Por fim, o último grupo, é referente a custos diretamente operacionais como custo e produtividade da mão-de-obra, custos de logística e transporte, matriz energética, insumos e etc. Mais um grupo de fatores que afeta em grande medida o desempenho da economia onde nosso país deixa a desejar.

A situação do Brasil nos três grupos acima, além de se colocar como um entrave ao bom aproveitamento dos recursos nacionais, ainda representa um forte fator negativo a entrada de recursos estrangeiros no país. Pois, por aumentarem os riscos envolvendo investimentos no país, fazem com que seja exigido maior retorno por parte dos agentes, restringindo muito a gama de projetos que recebem esse tipo investimento.

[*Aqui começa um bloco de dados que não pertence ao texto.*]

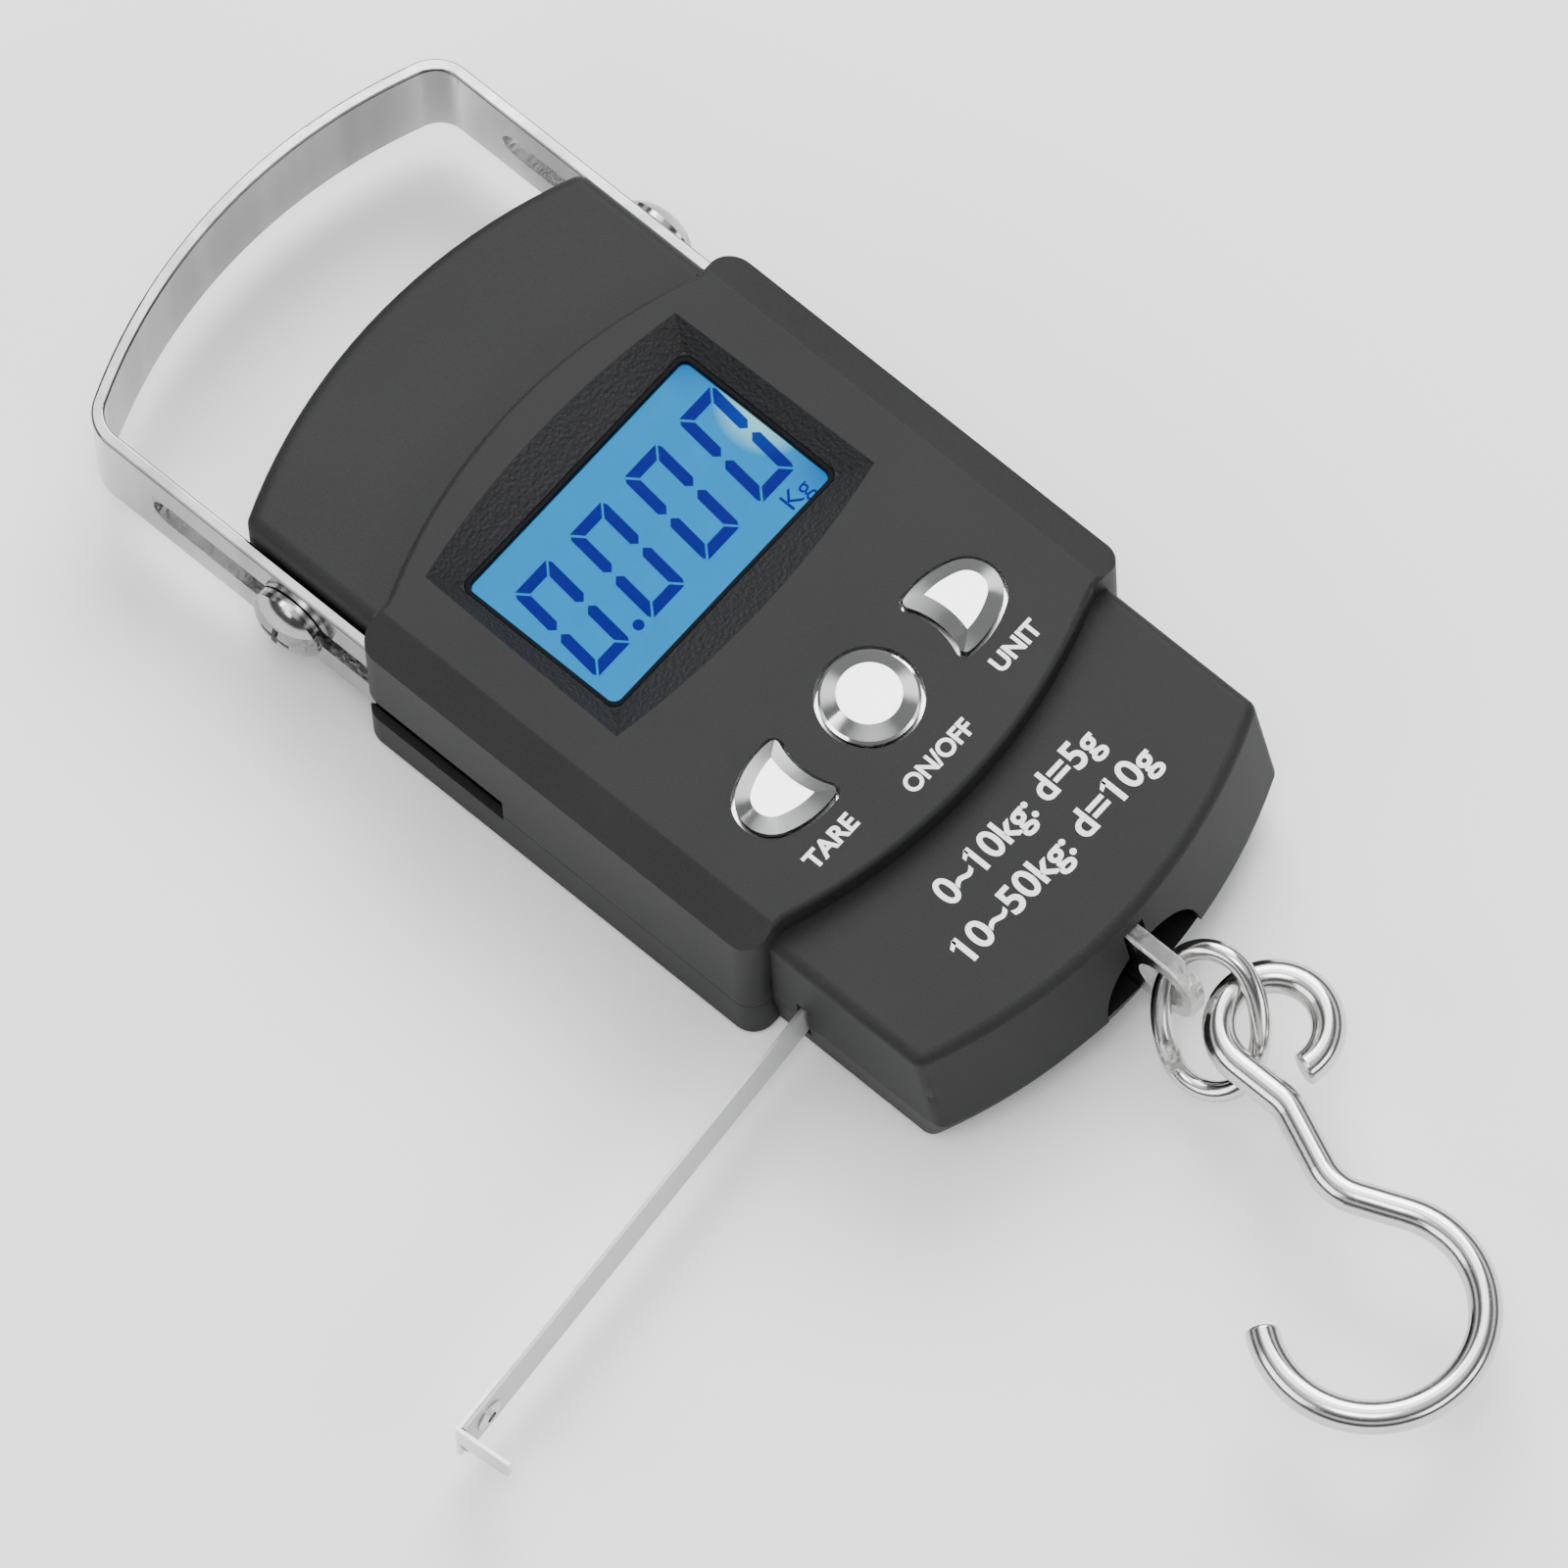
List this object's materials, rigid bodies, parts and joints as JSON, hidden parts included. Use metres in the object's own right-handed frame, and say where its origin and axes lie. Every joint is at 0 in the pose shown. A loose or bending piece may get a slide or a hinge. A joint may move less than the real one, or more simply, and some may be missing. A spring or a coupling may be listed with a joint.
{
  "type": "digital hanging scale",
  "caption": "Pocket digital hanging scale: stepped dark case with lit display and plated buttons, sliding strap handle, link and open hook, pull-out tape measure.",
  "frame": {"origin": "middle of the flat back face of the case, at the middle band's centre", "axes": "+X to the right seen from the front, +Y towards the strap handle, +Z out of the front face"},
  "size_m": [0.1335, 0.2123, 0.0293],
  "materials": {
    "case_plastic": "fine moulded grain, charcoal",
    "clear_window": "clear, glossy",
    "display_glass": "lit blue behind glass",
    "light_guide": "milky",
    "contact_rubber": "matt",
    "board_laminate": "green solder resist",
    "chip_plastic": "matt black",
    "button_chrome": "bright plated, slightly dished",
    "beam_aluminium": "milled",
    "gauge_coat": "soft white sealing coat",
    "wire_sheath": "thin insulated wire",
    "strap_chrome": "bright plated steel",
    "tab_steel": "cut plate with rough edges",
    "hook_steel": "polished steel wire",
    "tape_paint": "white enamel on spring steel",
    "spool_plastic": "natural nylon",
    "spring_steel": "spring steel",
    "zinc_steel": "zinc plated",
    "battery_jacket": "printed jacket"
  },
  "bodies": {
    "case": {"front_cover": "case_plastic", "back_cover": "case_plastic", "case_screws": "zinc_steel", "display_window": "clear_window", "lcd_panel": "display_glass", "backlight_plate": "light_guide", "contact_strip": "contact_rubber", "circuit_board": "board_laminate", "controller_chip": "chip_plastic", "button_domes": "zinc_steel", "load_cell": "beam_aluminium", "strain_gauges": "gauge_coat", "signal_wires": "wire_sheath", "load_cell_screws": "zinc_steel", "handle_bracket": "zinc_steel", "handle_screws": "strap_chrome", "handle_washers": "zinc_steel", "hanger_tab": "tab_steel", "hanger_pin": "zinc_steel", "return_spring": "spring_steel", "spool_pin": "zinc_steel", "tape_cover": "spool_plastic", "batteries": "battery_jacket", "battery_springs": "spring_steel", "battery_contacts": "zinc_steel"},
    "strap": {"handle_strap": "strap_chrome"},
    "power_key": {"power_button": "button_chrome"},
    "tare_key": {"tare_button": "button_chrome"},
    "unit_key": {"unit_button": "button_chrome"},
    "tape": {"tape_blade": "tape_paint", "tape_end_hook": "zinc_steel", "tape_rivet": "zinc_steel"},
    "spool": {"tape_spool": "spool_plastic", "tape_coil": "tape_paint"},
    "link": {"link_ring": "hook_steel"},
    "hook": {"hook": "hook_steel"},
    "door": {"battery_door": "case_plastic"}
  },
  "joints": [
    {"name": "handle_slide", "type": "slide", "parent": "case", "child": "strap", "axis": [0, 1, 0], "range_m": [-0.02, 0.0107]},
    {"name": "power_press", "type": "slide", "parent": "case", "child": "power_key", "axis": [0, 0, -1], "range_m": [0, 0.0004], "stiffness_N_per_m": 400},
    {"name": "tare_press", "type": "slide", "parent": "case", "child": "tare_key", "axis": [0, 0, -1], "range_m": [0, 0.0004], "stiffness_N_per_m": 400},
    {"name": "unit_press", "type": "slide", "parent": "case", "child": "unit_key", "axis": [0, 0, -1], "range_m": [0, 0.0004], "stiffness_N_per_m": 400},
    {"name": "tape_pull", "type": "slide", "parent": "case", "child": "tape", "axis": [-0.9973, -0.0732, 0], "range_m": [-0.0565, 0]},
    {"name": "spool_turn", "type": "hinge", "parent": "case", "child": "spool", "pos_m": [0, -0.0449, 0.008], "axis": [0, 0, 1], "range_deg": [-306, 1]},
    {"name": "link_swing", "type": "hinge", "parent": "case", "child": "link", "pos_m": [-0.0001, -0.06696, 0.01414], "axis": [1, 0, 0], "range_deg": [-15, 15]},
    {"name": "hook_swing", "type": "hinge", "parent": "link", "child": "hook", "pos_m": [0.00345, -0.0807, 0.014], "axis": [0, 0, 1], "range_deg": [-35, 35]},
    {"name": "door_lift", "type": "slide", "parent": "case", "child": "door", "axis": [0, 0, -1], "range_m": [0, 0.03]}
  ],
  "couplings": [
    {"joint": "spool_turn", "follows": "tape_pull", "rad_per_m": 94.34}
  ]
}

A vergonhosa posição do Brasil no ranking mostra uma verdade irrefutável. Embora muitos argumentem que o problema do país é o excesso de práticas neoliberais no passado recente, a verdade vai justamente no sentido oposto. O grande problema do Brasil é, e sempre foi, a falta de um ambiente que promova de maneira eficiente o funcionamento do livre-mercado. Em um misto de ignorância com vontade de se perpetuar no poder, as lideranças políticas brasileiras caíram em sua própria arapuca populista. Já não sabem mais sua função dentro do país, e vivem às custas de uma utopia redistributiva, se afastando cada vez mais do que realmente melhoraria a vida de todos. Afinal, do que adianta melhorar a distribuição de renda, se o que se está distribuindo é a pobreza?